当地域は四ヶ村とも最低部を付知川が貫流している。地形上、大小すべての枝川はそれぞれの井水源をなしながら、この付知川へと流入して、時に集中豪雨等の災害とその復旧に、農民の生活もまた想像できるというものである。井水・川除(よ)け普請(ふしん)について寛延四年(一七五一)『福岡村川普請願書』[史料編 三二二]には「上(植)苗木井水の笹原で、〆て拾四ヶ所にものぼる災害が発生し、人足合計八百八拾人を要するから、御見分の上、人足仰付け下さるよう願い上げる」。また「松嶋大橋落申候、大木板わく木共に残らず流れ申候、先年より下野・上野・福岡三村にて掛けて来候へ共、比度ハ右両村にも水損有之、難儀の筋承りに及び候間、如何様にも当時仮橋を掛け申度存じ奉り候、人足百人程仰せ付け下され候わば、有難く存じ奉り候、右の品々も願の通り仰せ付け下され候わば有難く存じ奉るべく候」と、代官あてに四人の組頭と庄屋が連署して願い出ている。藩では見分役人を廻村させ、所要の人夫を査定して、竣工してから、人夫一人一日米六合ずつの扶持米を支給した。
福岡村では、文化元年(一八〇四)より三か年間にわたり、各所で大がかりな井普請の工事が行われている。判明分だけで五六か所、延人足数五、六〇六人に及んでいる。こうした工事は藩に願い出て実施されたもので、いわゆる領主普請といわれるものであるが、すべての井普請が藩からの扶持米人足や普請用材のみによって行われたわけではなく、「精々手前にて取り繕う」というのが本則で、春の井普請は村々の年中行事とされて、すべて自力で保全修復に多くの労力が注がれた。

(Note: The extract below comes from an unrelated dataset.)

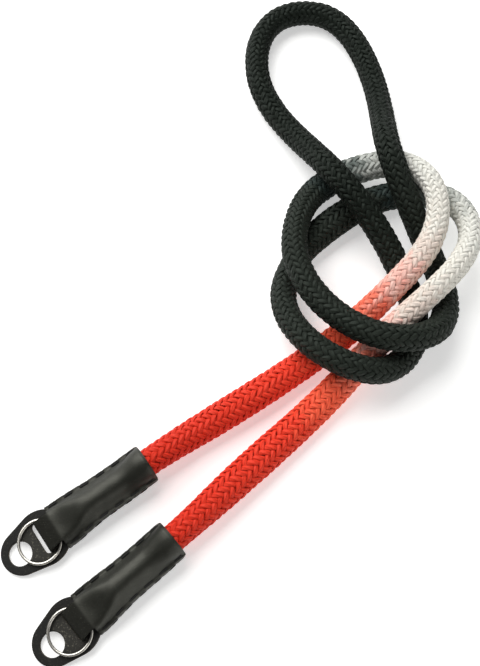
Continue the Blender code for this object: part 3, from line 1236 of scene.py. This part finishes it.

用水を新しく開設した記録としては、下野村の本郷井水が初出し元禄七年(一六九四)である。下野村の本郷地区・馬場地区は村のもっとも広範平坦な地でありながら樹木の繁茂した水源を求めることのできない高台のため、必然的に水不足に悩まされてきた。ために村人どうしの水論絶えず、早くから新設を藩庁に願い出ている。藩では見分役人を廻村させて査定し、竣工後扶持米を支給する方式をとられているのが定法であった。古記録に見られる主な町内の用水は左の表に掲げるとおりである。
▲ (高山) 向垣戸井水・知原井水・向知原井水・がまん沢井水・がまん沢新井水・北林用水・だんご立井水・柿ヶ坪井水・北かいと西井水 (下野)御料所井水・本郷井水・小野沢井水・馬場用水
(福岡) 畑尻井水・岡山井水・上苗木井水・宮沢井水・長根井水・長根井口井水・樫原井水・浦上井水・浦下井水・下村井水 (田瀬)狩宿井水・伊達洞井水・上田瀬井水・新井水
右用水のうち、記録が残されていない「馬場用水」について推論を立ててみることにする。
享保年間の初期(一七二〇頃)と推察する。馬場用水の開設者といわれている安保又左衛門は、福岡村町屋安保家より分家して馬場へ移住し一家をなしたが、畑地ばかりで水田耕作は成り立たない。
僅かに東側の湿地帯に天水田が点在するという悪条件の地形であり、住民の水不足を身をもって感じ、用水開設に情熱を注ぐことを決意するのである。地勢上から小野沢谷からの取水を考え、綿密な計画のもとに藩に願い出た。藩方は恐らく以前からも申請がなされたであろうこの取水計画に、難工事をともない藩財政が許されないことと、また馬場の地形上からの有効価値を基準に願いを裁可しなかった。又左衛門は止むを得ず藩の無許可で独力資金を拠出して、困難な用水工事に取り組むことになる。工事関係の記録も伝承も残されていないのは、民衆の希望と努力を認めない幕藩体制維持の然らしむるところであろうと推察される。江戸の町人玉川兄弟の開いた玉川上水や、箱根用水の友野与右衛門の例を見るまでもないことである。付知川対岸の八布施のわずかな伝承に、測量の際夜間に松明で水路を決定したことなどが残っているに過ぎない。延長二〇余丁の完成までには、難工事の数年を要したと思われるがしかし馬場用水が完成して、流量豊かに農民に喜びと希望を与えてくれた又左衛門は、藩命違反の科を以て打首の刑に処せられてしまった。時に享保一一年(一七二六)一〇月一三日。後世(昭和三八年)本郷下大門頭の用水脇に「安保又左衛門頌徳碑」を建て、その功績を偲んでいる。